2 comments / Add your comment below

  1. Olá Milton e todos deste importante Blog Sul 21.

    Realmente, o concerto de ontem foi (espero eu) 1º de muitos, existe uma grande quantidade de obras para esta formação, tanto que seria possível fazer uma temporada de concertos para este grupo. Penso que isso ajudaria e muito as atividades técnicas e artísticas desta parte da orquestra.

    Outra coisa.

    O gato que VC diz que eu colocava e tirava na tuba, e uma surdina.
    Assim como os outros metais que também foi muito usada, tem o objetivo de mudar o som, estes timbres são bastantes variados dependendo do modelo, a forma, o material e a técnica de construção.

    Obrigado pela idéia!
    Vou mandar fazer uma surdina em formato de gato para usar em minha peça de teatro “TEM GATO DA TUBA”

    Abraço….

  2. Não fui ao concerto de ontem (e como sou muito preguiçoso continuarei não indo até as apresentações voltarem para a UFRGS, onde o ônibus me larga na porta), mas esse post me lembrou de uma apresentação que a Ospa fez há um ou dois anos, não me lembro bem. Chamada de “Festival Italiano”, consistiu num domingo inteiro de apresentações. Eu assisti a uma desconhecida porém fascinante obra de Rossini tocada por um octeto de sopros. Não sei mais se era uma composição para octeto mesmo ou se foi adaptada. Nunca mais a escutei ou a encontrei na internet, uma pena. Também ouvi uma esquecível sonata para violino, cujo compositor esqueci, e uma seleção de sonatas nada esquecíveis de Scarlatti.

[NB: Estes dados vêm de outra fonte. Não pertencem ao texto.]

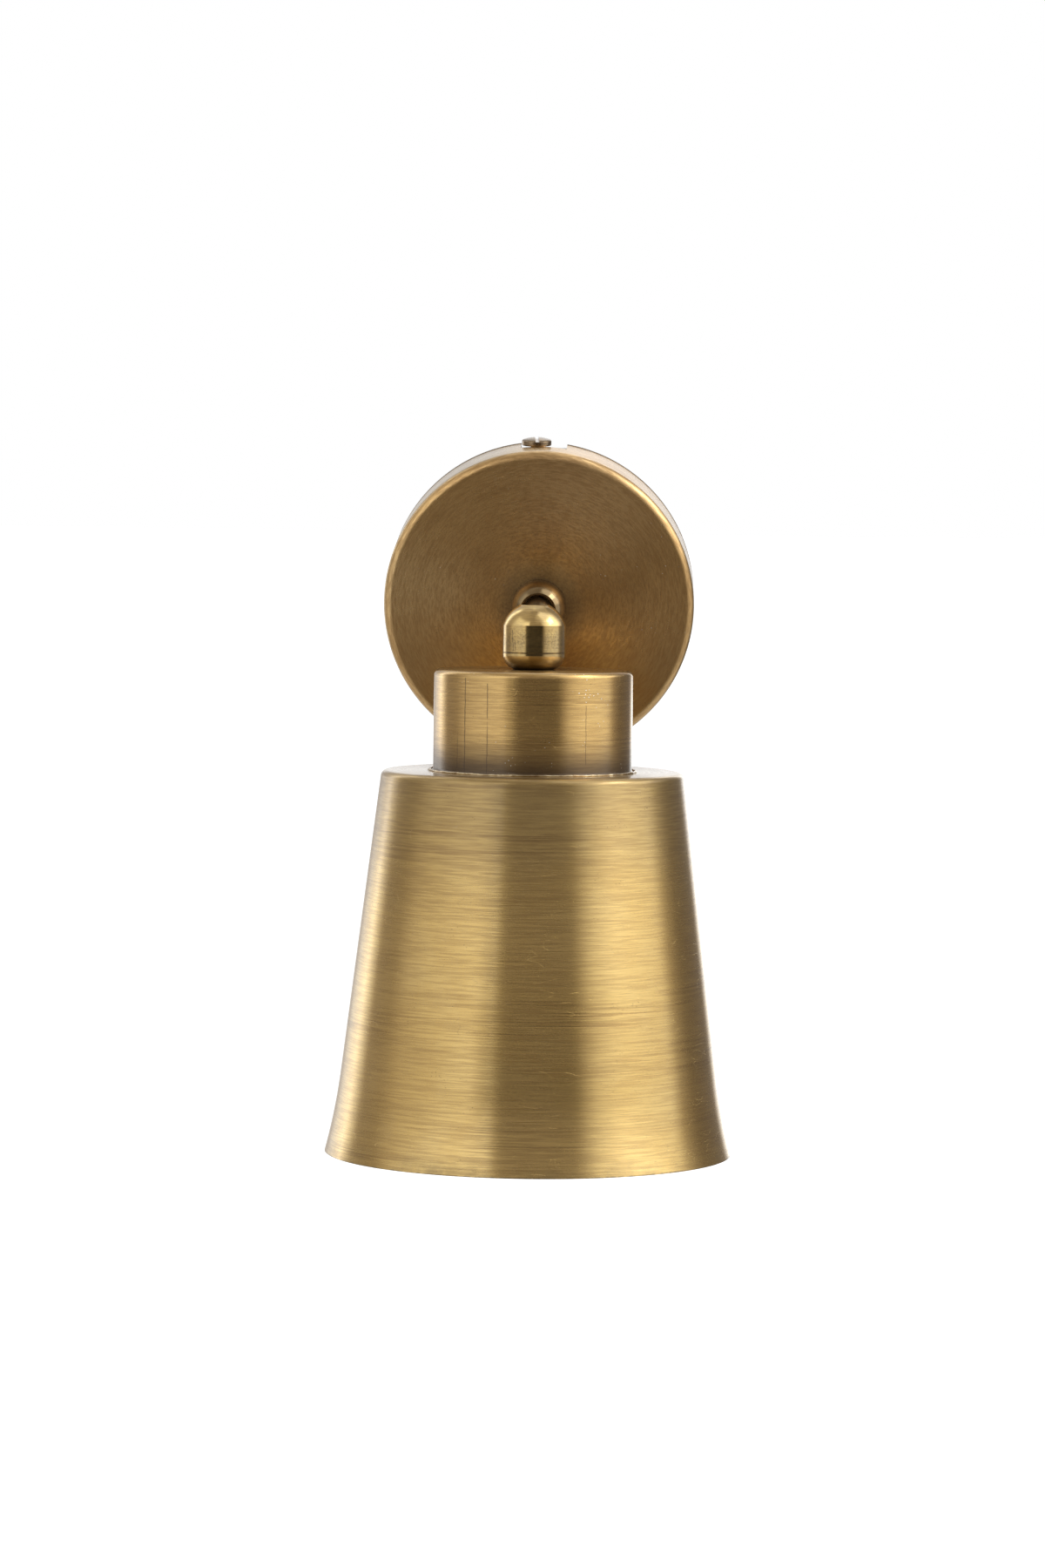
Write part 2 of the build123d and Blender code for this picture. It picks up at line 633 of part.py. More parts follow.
def holder_core():
    """The insulating disc that carries both contacts and their screws."""
    core = rod(core_radius, core_bottom, core_top)
    core -= block(-contact_edge - parts_gap, -contact_edge + contact_leg + parts_gap,
                  -side_half - parts_gap, side_half + parts_gap, core_bottom - 1, core_top + 1)
    hole = rod(contact_hole, core_top - contact_screw_reach - 1, core_top + 1)
    for x in (-contact_x, contact_x):
        core -= Pos(x, 0, 0) * hole
    return core - rod(rivet_radius + running_gap, core_bottom - 1, core_top + 1)


def contact_screws():
    seat = contact_front + face_gap
    screw = rod(contact_screw_radius, core_top - contact_screw_reach, seat)
    screw += Pos(0, 0, seat) * slotted_head(2.8, 1.8, 0.8, 0.9)
    return Compound(children=[Pos(x, 0, 0) * screw for x in (-contact_x, contact_x)])


def centre_contact():
    """A riveted spring tongue, sprung down towards the lamp's foot, with its terminal plate on top."""
    half, foot_back, foot_front = 3.0, -5.0, 3.0
    plate = block(-2.5, contact_x + 3, -half, half, contact_top, contact_front)
    plate -= Pos(contact_x, 0, 0) * rod(contact_hole, core_top - 1, core_top + 2)
    rivet = rod(rivet_radius, core_bottom - tongue_sheet, core_top + 0.5)
    foot = block(foot_back, foot_front, -half, half, core_bottom - tongue_sheet, core_bottom - face_gap)
    tongue = block(0, tongue_length, -half + 0.4, half - 0.4, -tongue_sheet / 2, tongue_sheet / 2)
    tongue = Pos(foot_back, 0, core_bottom - tongue_sheet / 2 - face_gap) * Rot(0, tongue_angle, 0) * tongue
    return plate + rivet + foot + tongue


def side_contact():
    """The terminal plate of the thread, bent down past the core's edge to the shell's collar."""
    plate = block(-contact_edge, -contact_x + 3, -side_half, side_half, contact_top, contact_front)
    leg = block(-contact_edge, -contact_edge + contact_leg, -side_half, side_half, core_bottom, contact_front)
    return plate + leg - Pos(-contact_x, 0, 0) * rod(contact_hole, core_top - 1, core_top + 2)


def screw_shell():
    """The lamp's threaded sleeve, drawn in at its top, with a collar that the skirt clamps against the core."""
    inner, neck = lamp_thread_diameter / 2, lamp_thread_diameter / 2 - shell_neck_inset
    collar, collar_back = core_radius - 0.4, shell_top - core_seat + parts_gap
    step = shell_top - shell_neck_length
    return turned((inner, shell_bottom), (shell_outer, shell_bottom), (shell_outer, step + shell_sheet),
                  (neck + shell_sheet, step + shell_sheet), (neck + shell_sheet, collar_back), (collar, collar_back),
                  (collar, shell_top - face_gap), (neck, shell_top - face_gap), (neck, step), (inner, step))


def shade_lead(side):
    """A lead from the swivel's centre through the thread tube to its contact screw."""
    x = side * lead_spacing / 2
    end = contact_front + lead_diameter / 2
    points = [(x, 0, -lead_stop), (x, 0, neck_bottom - 1.0), (side * 5.0, 3.2, end + 3.5),
              (side * contact_x, 4.3, end), (side * (contact_x + 3.0), 4.3, end)]
    return lead(points, lead_diameter / 2, 0.4)


# ---------------------------------------------------------------- write every piece
wall_pieces = {
    "wall_bracket": wall_bracket(),
    "canopy_cup": canopy_cup(),
    "canopy_screws": canopy_screw(),
    "collar_nipple": collar_nipple(),
    "joint_collar": joint_collar(),
    "collar_spring": disc_spring(collar_bore / 2 + parts_gap, collar_cavity - washer_gap, spring_back,
                                 spring_thickness - collar_spring_rise, collar_spring_rise),
    "fibre_washer": tube(collar_cavity - washer_gap, tube_bore / 2 + washer_gap, nipple_front + face_gap,
                         fibre_front),
    "canopy_washer": tube(washer_diameter / 2, tube_hole, canopy_nut_top, canopy_depth - sheet),
    "canopy_nut": canopy_nut(),
    "terminal_block": terminal_block(),
    "terminal_inserts": terminal_inserts(),
    "terminal_screws": terminal_screws(),
    "block_screw": block_screw(),
    "earth_screw": earth_screw(),
    "earth_washer": Pos(earth_x, earth_y, 0) * tube(earth_ring_diameter / 2 + 0.5, screw_diameter / 2 + parts_gap,
                                                    bracket_thickness, washer_front),
    "earth_ring": earth_ring(),
    "earth_lead": earth_lead(),
    "live_lead_canopy": canopy_lead(-1, pole_x[0]),
    "neutral_lead_canopy": canopy_lead(1, pole_x[1]),
    "swivel_arm": swivel_arm(),
    "joint_ball": joint_ball(),
    "live_lead_arm": arm_lead(-1),
    "neutral_lead_arm": arm_lead(1),
}
shade_pieces = {
    "swivel_barrel": swivel_barrel(),
    "barrel_foot": barrel_foot(),
    "ball_seat": ball_seat(),
    "seat_spring": disc_spring(seat_bore + 1.4, socket_radius - washer_gap, floor_top + face_gap, spring_thickness,
                               seat_spring_rise),
    "shade_tube": shade_tube(),
    "shade_cap": shade_cap(),
    "shade_cone": shade_cone(),
    "cap_washer": tube(washer_diameter / 2, tube_hole, washer_bottom, washer_bottom + washer_thickness),
    "cap_nut": cap_nut(),
    "holder_dome": holder_dome(),
    "holder_grub": holder_grub(),
    "holder_skirt": holder_skirt(),
    "holder_core": holder_core(),
    "screw_shell": screw_shell(),
    "centre_contact": centre_contact(),
    "side_contact": side_contact(),
    "contact_screws": contact_screws(),
    "live_lead_shade": shade_lead(-1),
    "neutral_lead_shade": shade_lead(1),
}
for name, shape in wall_pieces.items():
    save(on_wall(shape), name)
for name, shape in shade_pieces.items():
    save(on_shade(shape), name)
print("pieces", len(wall_pieces) + len(shade_pieces), "swivel centre", -pivot_out)
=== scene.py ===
import json
import math

import bmesh
import bpy
from mathutils import Matrix, Vector


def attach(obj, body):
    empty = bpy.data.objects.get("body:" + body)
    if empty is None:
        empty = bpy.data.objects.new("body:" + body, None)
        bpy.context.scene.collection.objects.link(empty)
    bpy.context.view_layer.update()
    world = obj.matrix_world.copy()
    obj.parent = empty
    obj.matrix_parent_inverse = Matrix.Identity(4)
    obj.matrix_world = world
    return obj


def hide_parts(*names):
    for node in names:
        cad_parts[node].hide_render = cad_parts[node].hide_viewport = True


# A brass wall light: round canopy, short arm, ball swivel and a hanging two-step shade.
# Sizes below are in millimetres, each piece drawn about its own turning axis (local Z).

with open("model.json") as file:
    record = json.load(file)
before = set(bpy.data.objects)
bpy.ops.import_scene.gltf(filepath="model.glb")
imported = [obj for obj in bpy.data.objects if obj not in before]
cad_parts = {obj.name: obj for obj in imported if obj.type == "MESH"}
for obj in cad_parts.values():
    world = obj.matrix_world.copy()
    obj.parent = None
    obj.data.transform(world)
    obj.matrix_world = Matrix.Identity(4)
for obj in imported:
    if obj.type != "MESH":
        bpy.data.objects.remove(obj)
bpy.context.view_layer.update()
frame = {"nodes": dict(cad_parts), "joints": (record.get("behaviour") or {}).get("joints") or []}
mm = 0.001

joints = {joint["name"]: joint for joint in frame["joints"]}
swivelCentre = Vector(joints["shade_tilt"]["pos_m"])
restTilt = -math.radians(joints["shade_tilt"]["range_deg"][0])   # how far the shade leans out at rest
wallPlace = Matrix.Rotation(math.radians(90), 4, "X")   # local Z runs out of the wall, local Y up it
shadePlace = Matrix.Translation(swivelCentre) @ Matrix.Rotation(-restTilt, 4, "X")
print("frame loaded:", len(frame["nodes"]), "nodes, shade leans", round(math.degrees(restTilt), 2))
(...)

    É isso, os sopros me lembraram do Rossini. Apoio a ideia de fazer as “aulas” antes dos concertos. Uma experiência desse tipo foi realizada pelo flautista Rodrigo Calveyra em sua apresentação com Manuel de Olaso no último domingo. Pelos poucos comentários que ouvi de pessoas que compareceram, o resultado foi muito bom.